Challenge: Take the material and output all of it exactly.

## Begin Given material

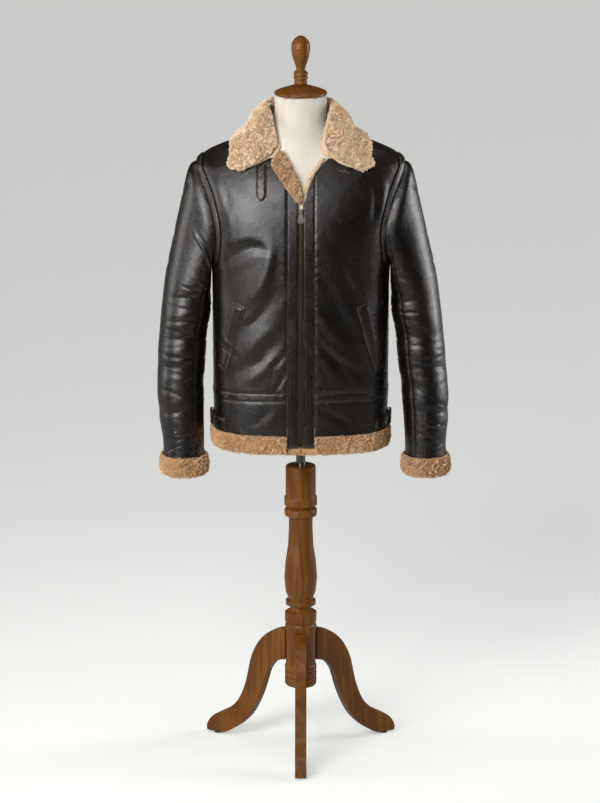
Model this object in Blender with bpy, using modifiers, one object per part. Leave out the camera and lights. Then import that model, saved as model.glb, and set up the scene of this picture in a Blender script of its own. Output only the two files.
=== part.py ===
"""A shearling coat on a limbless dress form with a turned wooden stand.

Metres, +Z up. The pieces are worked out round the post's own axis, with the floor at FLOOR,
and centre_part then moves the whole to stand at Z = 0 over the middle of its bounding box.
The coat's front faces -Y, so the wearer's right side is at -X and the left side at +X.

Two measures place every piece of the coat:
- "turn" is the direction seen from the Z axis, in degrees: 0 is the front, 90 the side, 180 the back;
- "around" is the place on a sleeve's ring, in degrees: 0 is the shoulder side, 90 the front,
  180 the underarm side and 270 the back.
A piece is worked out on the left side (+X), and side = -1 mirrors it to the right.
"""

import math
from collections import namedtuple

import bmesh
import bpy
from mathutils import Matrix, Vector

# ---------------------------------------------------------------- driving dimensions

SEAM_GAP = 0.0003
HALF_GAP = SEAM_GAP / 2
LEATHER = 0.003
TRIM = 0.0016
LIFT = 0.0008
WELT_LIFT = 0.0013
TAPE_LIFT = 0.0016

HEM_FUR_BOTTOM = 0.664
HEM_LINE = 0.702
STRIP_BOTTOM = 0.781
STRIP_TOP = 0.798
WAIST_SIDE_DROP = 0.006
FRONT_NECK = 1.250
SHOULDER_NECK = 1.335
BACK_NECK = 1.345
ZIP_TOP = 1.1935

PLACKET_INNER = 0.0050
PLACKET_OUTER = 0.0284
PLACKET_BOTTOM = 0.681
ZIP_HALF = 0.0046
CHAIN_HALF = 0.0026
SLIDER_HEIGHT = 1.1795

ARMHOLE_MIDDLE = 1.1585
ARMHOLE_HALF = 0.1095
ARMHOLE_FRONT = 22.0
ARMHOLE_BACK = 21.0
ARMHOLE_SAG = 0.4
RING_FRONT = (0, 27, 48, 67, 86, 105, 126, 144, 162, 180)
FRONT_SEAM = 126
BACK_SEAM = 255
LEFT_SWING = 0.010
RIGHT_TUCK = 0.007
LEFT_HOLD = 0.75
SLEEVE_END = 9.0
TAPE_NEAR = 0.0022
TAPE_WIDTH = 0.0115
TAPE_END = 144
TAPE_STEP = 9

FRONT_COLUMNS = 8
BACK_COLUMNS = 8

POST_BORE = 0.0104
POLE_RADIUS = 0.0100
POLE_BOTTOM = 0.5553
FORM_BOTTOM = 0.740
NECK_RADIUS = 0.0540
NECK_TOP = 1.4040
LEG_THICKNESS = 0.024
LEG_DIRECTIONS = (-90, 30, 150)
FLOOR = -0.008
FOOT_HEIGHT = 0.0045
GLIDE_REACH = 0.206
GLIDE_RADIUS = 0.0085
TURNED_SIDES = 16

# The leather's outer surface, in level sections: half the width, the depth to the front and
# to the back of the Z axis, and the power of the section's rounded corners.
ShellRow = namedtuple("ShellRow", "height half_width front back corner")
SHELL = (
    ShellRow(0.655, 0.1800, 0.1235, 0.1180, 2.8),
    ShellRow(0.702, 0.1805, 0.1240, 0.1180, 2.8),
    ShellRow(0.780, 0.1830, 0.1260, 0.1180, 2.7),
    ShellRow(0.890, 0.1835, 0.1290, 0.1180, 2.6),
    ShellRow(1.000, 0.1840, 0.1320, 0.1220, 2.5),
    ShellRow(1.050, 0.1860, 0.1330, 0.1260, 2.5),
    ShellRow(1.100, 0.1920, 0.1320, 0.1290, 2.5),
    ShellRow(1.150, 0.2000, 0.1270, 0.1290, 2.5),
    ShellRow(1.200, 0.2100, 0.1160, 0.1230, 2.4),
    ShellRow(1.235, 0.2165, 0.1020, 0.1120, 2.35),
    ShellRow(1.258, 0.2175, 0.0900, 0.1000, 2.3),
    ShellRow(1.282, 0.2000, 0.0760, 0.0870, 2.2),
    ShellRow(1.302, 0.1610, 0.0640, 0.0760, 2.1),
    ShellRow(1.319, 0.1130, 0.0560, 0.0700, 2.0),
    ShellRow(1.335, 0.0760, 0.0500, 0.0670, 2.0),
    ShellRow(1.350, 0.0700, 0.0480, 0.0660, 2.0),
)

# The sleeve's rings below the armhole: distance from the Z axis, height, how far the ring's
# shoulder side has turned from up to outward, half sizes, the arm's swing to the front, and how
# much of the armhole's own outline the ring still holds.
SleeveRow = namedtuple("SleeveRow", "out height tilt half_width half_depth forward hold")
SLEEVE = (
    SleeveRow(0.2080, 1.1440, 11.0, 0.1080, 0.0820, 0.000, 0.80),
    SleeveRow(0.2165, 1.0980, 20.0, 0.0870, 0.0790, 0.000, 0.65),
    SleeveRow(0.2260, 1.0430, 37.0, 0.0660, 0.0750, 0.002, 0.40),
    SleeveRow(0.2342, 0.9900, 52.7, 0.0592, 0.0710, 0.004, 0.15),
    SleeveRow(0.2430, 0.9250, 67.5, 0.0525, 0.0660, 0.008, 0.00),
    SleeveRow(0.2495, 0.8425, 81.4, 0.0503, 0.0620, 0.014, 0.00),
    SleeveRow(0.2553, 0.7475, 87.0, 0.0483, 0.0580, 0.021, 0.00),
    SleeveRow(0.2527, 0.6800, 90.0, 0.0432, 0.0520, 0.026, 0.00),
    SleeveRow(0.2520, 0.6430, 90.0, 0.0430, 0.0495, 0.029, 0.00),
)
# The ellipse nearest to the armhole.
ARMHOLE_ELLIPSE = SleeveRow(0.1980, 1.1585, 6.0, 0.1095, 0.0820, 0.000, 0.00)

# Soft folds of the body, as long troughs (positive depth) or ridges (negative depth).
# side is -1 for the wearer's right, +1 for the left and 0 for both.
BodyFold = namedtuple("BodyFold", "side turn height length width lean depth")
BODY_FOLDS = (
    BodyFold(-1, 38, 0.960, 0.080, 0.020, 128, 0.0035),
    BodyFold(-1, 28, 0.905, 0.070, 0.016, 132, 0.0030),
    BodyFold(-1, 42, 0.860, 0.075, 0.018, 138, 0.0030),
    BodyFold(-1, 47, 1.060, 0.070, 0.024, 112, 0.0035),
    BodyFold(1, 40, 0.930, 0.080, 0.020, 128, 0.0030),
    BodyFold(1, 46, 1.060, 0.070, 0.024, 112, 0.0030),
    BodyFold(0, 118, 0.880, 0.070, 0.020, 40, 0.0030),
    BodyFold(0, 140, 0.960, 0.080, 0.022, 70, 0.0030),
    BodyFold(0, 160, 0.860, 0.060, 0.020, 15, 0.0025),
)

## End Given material

Response below:
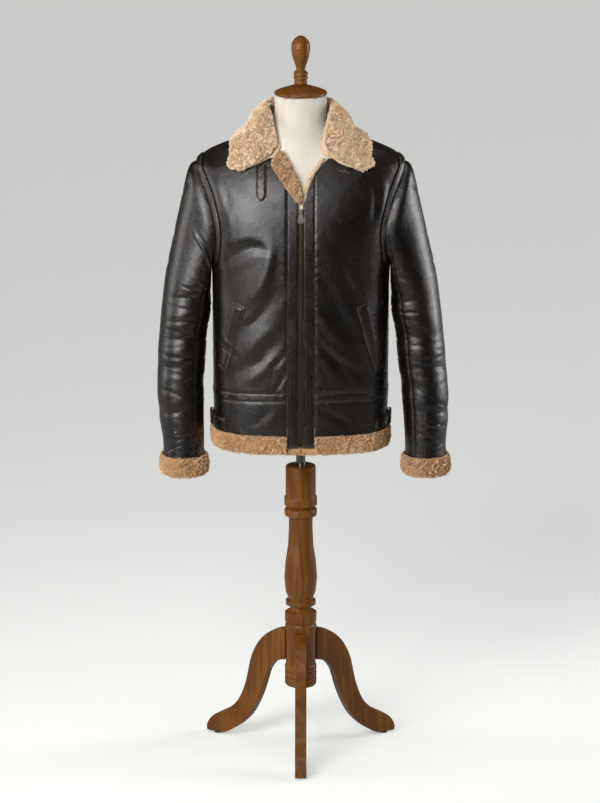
Model this object in Blender with bpy, using modifiers, one object per part. Leave out the camera and lights. Then import that model, saved as model.glb, and set up the scene of this picture in a Blender script of its own. Output only the two files.
=== part.py ===
"""A shearling coat on a limbless dress form with a turned wooden stand.

Metres, +Z up. The pieces are worked out round the post's own axis, with the floor at FLOOR,
and centre_part then moves the whole to stand at Z = 0 over the middle of its bounding box.
The coat's front faces -Y, so the wearer's right side is at -X and the left side at +X.

Two measures place every piece of the coat:
- "turn" is the direction seen from the Z axis, in degrees: 0 is the front, 90 the side, 180 the back;
- "around" is the place on a sleeve's ring, in degrees: 0 is the shoulder side, 90 the front,
  180 the underarm side and 270 the back.
A piece is worked out on the left side (+X), and side = -1 mirrors it to the right.
"""

import math
from collections import namedtuple

import bmesh
import bpy
from mathutils import Matrix, Vector

# ---------------------------------------------------------------- driving dimensions

SEAM_GAP = 0.0003
HALF_GAP = SEAM_GAP / 2
LEATHER = 0.003
TRIM = 0.0016
LIFT = 0.0008
WELT_LIFT = 0.0013
TAPE_LIFT = 0.0016

HEM_FUR_BOTTOM = 0.664
HEM_LINE = 0.702
STRIP_BOTTOM = 0.781
STRIP_TOP = 0.798
WAIST_SIDE_DROP = 0.006
FRONT_NECK = 1.250
SHOULDER_NECK = 1.335
BACK_NECK = 1.345
ZIP_TOP = 1.1935

PLACKET_INNER = 0.0050
PLACKET_OUTER = 0.0284
PLACKET_BOTTOM = 0.681
ZIP_HALF = 0.0046
CHAIN_HALF = 0.0026
SLIDER_HEIGHT = 1.1795

ARMHOLE_MIDDLE = 1.1585
ARMHOLE_HALF = 0.1095
ARMHOLE_FRONT = 22.0
ARMHOLE_BACK = 21.0
ARMHOLE_SAG = 0.4
RING_FRONT = (0, 27, 48, 67, 86, 105, 126, 144, 162, 180)
FRONT_SEAM = 126
BACK_SEAM = 255
LEFT_SWING = 0.010
RIGHT_TUCK = 0.007
LEFT_HOLD = 0.75
SLEEVE_END = 9.0
TAPE_NEAR = 0.0022
TAPE_WIDTH = 0.0115
TAPE_END = 144
TAPE_STEP = 9

FRONT_COLUMNS = 8
BACK_COLUMNS = 8

POST_BORE = 0.0104
POLE_RADIUS = 0.0100
POLE_BOTTOM = 0.5553
FORM_BOTTOM = 0.740
NECK_RADIUS = 0.0540
NECK_TOP = 1.4040
LEG_THICKNESS = 0.024
LEG_DIRECTIONS = (-90, 30, 150)
FLOOR = -0.008
FOOT_HEIGHT = 0.0045
GLIDE_REACH = 0.206
GLIDE_RADIUS = 0.0085
TURNED_SIDES = 16

# The leather's outer surface, in level sections: half the width, the depth to the front and
# to the back of the Z axis, and the power of the section's rounded corners.
ShellRow = namedtuple("ShellRow", "height half_width front back corner")
SHELL = (
    ShellRow(0.655, 0.1800, 0.1235, 0.1180, 2.8),
    ShellRow(0.702, 0.1805, 0.1240, 0.1180, 2.8),
    ShellRow(0.780, 0.1830, 0.1260, 0.1180, 2.7),
    ShellRow(0.890, 0.1835, 0.1290, 0.1180, 2.6),
    ShellRow(1.000, 0.1840, 0.1320, 0.1220, 2.5),
    ShellRow(1.050, 0.1860, 0.1330, 0.1260, 2.5),
    ShellRow(1.100, 0.1920, 0.1320, 0.1290, 2.5),
    ShellRow(1.150, 0.2000, 0.1270, 0.1290, 2.5),
    ShellRow(1.200, 0.2100, 0.1160, 0.1230, 2.4),
    ShellRow(1.235, 0.2165, 0.1020, 0.1120, 2.35),
    ShellRow(1.258, 0.2175, 0.0900, 0.1000, 2.3),
    ShellRow(1.282, 0.2000, 0.0760, 0.0870, 2.2),
    ShellRow(1.302, 0.1610, 0.0640, 0.0760, 2.1),
    ShellRow(1.319, 0.1130, 0.0560, 0.0700, 2.0),
    ShellRow(1.335, 0.0760, 0.0500, 0.0670, 2.0),
    ShellRow(1.350, 0.0700, 0.0480, 0.0660, 2.0),
)

# The sleeve's rings below the armhole: distance from the Z axis, height, how far the ring's
# shoulder side has turned from up to outward, half sizes, the arm's swing to the front, and how
# much of the armhole's own outline the ring still holds.
SleeveRow = namedtuple("SleeveRow", "out height tilt half_width half_depth forward hold")
SLEEVE = (
    SleeveRow(0.2080, 1.1440, 11.0, 0.1080, 0.0820, 0.000, 0.80),
    SleeveRow(0.2165, 1.0980, 20.0, 0.0870, 0.0790, 0.000, 0.65),
    SleeveRow(0.2260, 1.0430, 37.0, 0.0660, 0.0750, 0.002, 0.40),
    SleeveRow(0.2342, 0.9900, 52.7, 0.0592, 0.0710, 0.004, 0.15),
    SleeveRow(0.2430, 0.9250, 67.5, 0.0525, 0.0660, 0.008, 0.00),
    SleeveRow(0.2495, 0.8425, 81.4, 0.0503, 0.0620, 0.014, 0.00),
    SleeveRow(0.2553, 0.7475, 87.0, 0.0483, 0.0580, 0.021, 0.00),
    SleeveRow(0.2527, 0.6800, 90.0, 0.0432, 0.0520, 0.026, 0.00),
    SleeveRow(0.2520, 0.6430, 90.0, 0.0430, 0.0495, 0.029, 0.00),
)
# The ellipse nearest to the armhole.
ARMHOLE_ELLIPSE = SleeveRow(0.1980, 1.1585, 6.0, 0.1095, 0.0820, 0.000, 0.00)

# Soft folds of the body, as long troughs (positive depth) or ridges (negative depth).
# side is -1 for the wearer's right, +1 for the left and 0 for both.
BodyFold = namedtuple("BodyFold", "side turn height length width lean depth")
BODY_FOLDS = (
    BodyFold(-1, 38, 0.960, 0.080, 0.020, 128, 0.0035),
    BodyFold(-1, 28, 0.905, 0.070, 0.016, 132, 0.0030),
    BodyFold(-1, 42, 0.860, 0.075, 0.018, 138, 0.0030),
    BodyFold(-1, 47, 1.060, 0.070, 0.024, 112, 0.0035),
    BodyFold(1, 40, 0.930, 0.080, 0.020, 128, 0.0030),
    BodyFold(1, 46, 1.060, 0.070, 0.024, 112, 0.0030),
    BodyFold(0, 118, 0.880, 0.070, 0.020, 40, 0.0030),
    BodyFold(0, 140, 0.960, 0.080, 0.022, 70, 0.0030),
    BodyFold(0, 160, 0.860, 0.060, 0.020, 15, 0.0025),
)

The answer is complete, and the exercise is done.